Chrupiący chleb żytni z żurawiną i serkami pleśniowymi

Dla tych, którzy cenią bardziej wytrawne śniadania, polecamy chleb żytni prosto z piekarni. Taki z chrupiącą skórką, lekko kwaśny, ale przełamany słodyczą suszonej żurawiny. Już sam zapach kromki potrafi przywołać wspomnienie domowego śniadania. A kiedy połączysz go z delikatnym serem camembert lub gorgonzolą, powstaje duet, który nie potrzebuje żadnych dodatków.

Serek rozsmaruj na świeżo pokrojonej kromce. To przekąska, która świetnie smakuje z kieliszkiem wytrawnego soku z czarnej porzeczki. Możesz ją spakować do pudełka lub zawinąć w papier śniadaniowy – nic się nie rozpada, nie rozmięka. Idealnie pasuje na piknik nad jeziorem.

Rogal z nutellą i truskawkami

Czas na coś dla łasuchów. Letni piknik bez odrobiny słodyczy to jak słońce bez promieni. Rogal z kremem czekoladowym i świeżymi truskawkami to smak dzieciństwa, który nigdy się nie nudzi. Wybierz świeżego rogalika z piekarni, takiego, który delikatnie kruszy się przy pierwszym kęsie. Posmaruj go od środka cienką warstwą nutelli i dodaj kilka pokrojonych truskawek.

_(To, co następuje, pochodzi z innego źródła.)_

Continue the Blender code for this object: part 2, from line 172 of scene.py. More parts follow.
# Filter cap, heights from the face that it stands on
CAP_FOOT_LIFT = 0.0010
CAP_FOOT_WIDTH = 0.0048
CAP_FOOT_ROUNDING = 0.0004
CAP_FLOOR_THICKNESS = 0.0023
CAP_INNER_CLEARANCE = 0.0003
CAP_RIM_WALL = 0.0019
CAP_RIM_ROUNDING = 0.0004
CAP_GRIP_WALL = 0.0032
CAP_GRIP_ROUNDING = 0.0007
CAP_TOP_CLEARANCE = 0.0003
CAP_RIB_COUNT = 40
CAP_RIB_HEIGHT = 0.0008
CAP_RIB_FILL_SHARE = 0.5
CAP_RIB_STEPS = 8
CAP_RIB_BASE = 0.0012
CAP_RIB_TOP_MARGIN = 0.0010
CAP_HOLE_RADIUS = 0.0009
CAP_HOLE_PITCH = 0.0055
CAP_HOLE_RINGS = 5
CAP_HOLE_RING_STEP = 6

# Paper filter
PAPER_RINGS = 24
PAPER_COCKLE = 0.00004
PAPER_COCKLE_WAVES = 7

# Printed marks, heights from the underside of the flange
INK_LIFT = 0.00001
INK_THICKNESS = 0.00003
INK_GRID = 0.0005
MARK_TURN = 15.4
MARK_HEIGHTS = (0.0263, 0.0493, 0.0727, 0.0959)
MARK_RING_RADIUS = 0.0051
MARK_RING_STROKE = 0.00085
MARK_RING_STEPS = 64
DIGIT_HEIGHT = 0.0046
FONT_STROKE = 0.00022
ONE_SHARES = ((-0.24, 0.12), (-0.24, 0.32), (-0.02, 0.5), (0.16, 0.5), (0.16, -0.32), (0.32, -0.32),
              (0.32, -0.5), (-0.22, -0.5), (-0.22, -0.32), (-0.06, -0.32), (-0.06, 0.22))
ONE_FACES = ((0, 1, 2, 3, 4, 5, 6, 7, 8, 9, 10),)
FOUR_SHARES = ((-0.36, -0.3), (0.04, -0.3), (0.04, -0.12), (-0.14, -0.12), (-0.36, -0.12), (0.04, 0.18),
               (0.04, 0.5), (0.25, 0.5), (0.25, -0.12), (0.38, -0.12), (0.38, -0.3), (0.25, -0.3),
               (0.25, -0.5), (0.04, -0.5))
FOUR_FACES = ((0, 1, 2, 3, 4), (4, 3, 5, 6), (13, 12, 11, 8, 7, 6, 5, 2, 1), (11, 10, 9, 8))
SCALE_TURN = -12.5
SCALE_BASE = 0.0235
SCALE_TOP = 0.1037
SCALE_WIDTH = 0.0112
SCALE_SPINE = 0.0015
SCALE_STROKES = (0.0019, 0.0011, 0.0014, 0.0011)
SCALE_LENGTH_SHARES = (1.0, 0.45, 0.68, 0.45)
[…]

Nie potrzebujesz nic więcej. Ta kombinacja mówi sama za siebie. Smak jest intensywny, ale lekki. Truskawki nadają wilgoci i świeżości, krem sprawia, że wszystko się pięknie łączy. Rogal świetnie sprawdza się jako deser po śniadaniu lub jako mała przyjemność na sam początek. Możesz go też lekko podgrzać w opiekaczu rano, a potem zawinąć w folię – nawet po kilku godzinach nadal będzie smakował obłędnie.

Chałka z masełkiem i kakao

Czasami najprostsze połączenia dają największą radość. Kromka świeżej chałki z naszej piekarni, lekko słodkiej i puszystej, posmarowana cienką warstwą prawdziwego masła, to zdecydowanie smak dzieciństwa. Jeśli do tego dołożysz kubek kakao w termosie, masz kompletne, nostalgiczne śniadanie jak na wakacjach u babci.

Chałkę można kroić grubo, zawinąć w lnianą serwetkę i zjeść nawet po kilku godzinach. Jej miękkość zostaje, masło delikatnie wsiąka, a smak budzi wspomnienia. To doskonała opcja dla dzieci, ale dorośli też będą zachwyceni. Zwłaszcza kiedy piknik odbywa się gdzieś w ogrodzie, przy śpiewie ptaków, bez pośpiechu. Warto mieć wtedy chwilę na zwykłą chałkę i kakao. To takie proste, a tak wyjątkowe.

Jagodzianki wprost z piekarni z białą czekoladą i kawą

Na koniec coś absolutnie wyjątkowego. Jagodzianki – klasyka polskiego lata. Te z Piekarni Bieżyński smakują wyjątkowo. Jeśli chcesz jeszcze bardziej ubogacić ich smak, możesz rozpuścić kostki białej czekolady i je posmarować. Taki wypiek pachnie latem, świeżością i beztroską.

Zaparz kubek dobrej kawy – najlepiej lekko schłodzonej. Do tego jagodzianka, jeszcze lekko ciepła albo schłodzona w lodówce. Można ją jeść rękami, bez sztućców, bez serwetek – smak i tekstura obronią się same. Biała czekolada w połączeniu z jagodami tworzy coś, co trudno opisać słowami. To trzeba po prostu przeżyć. Idealne na piknik w parku, na randkę w lesie albo jako nagroda po porannym spacerze.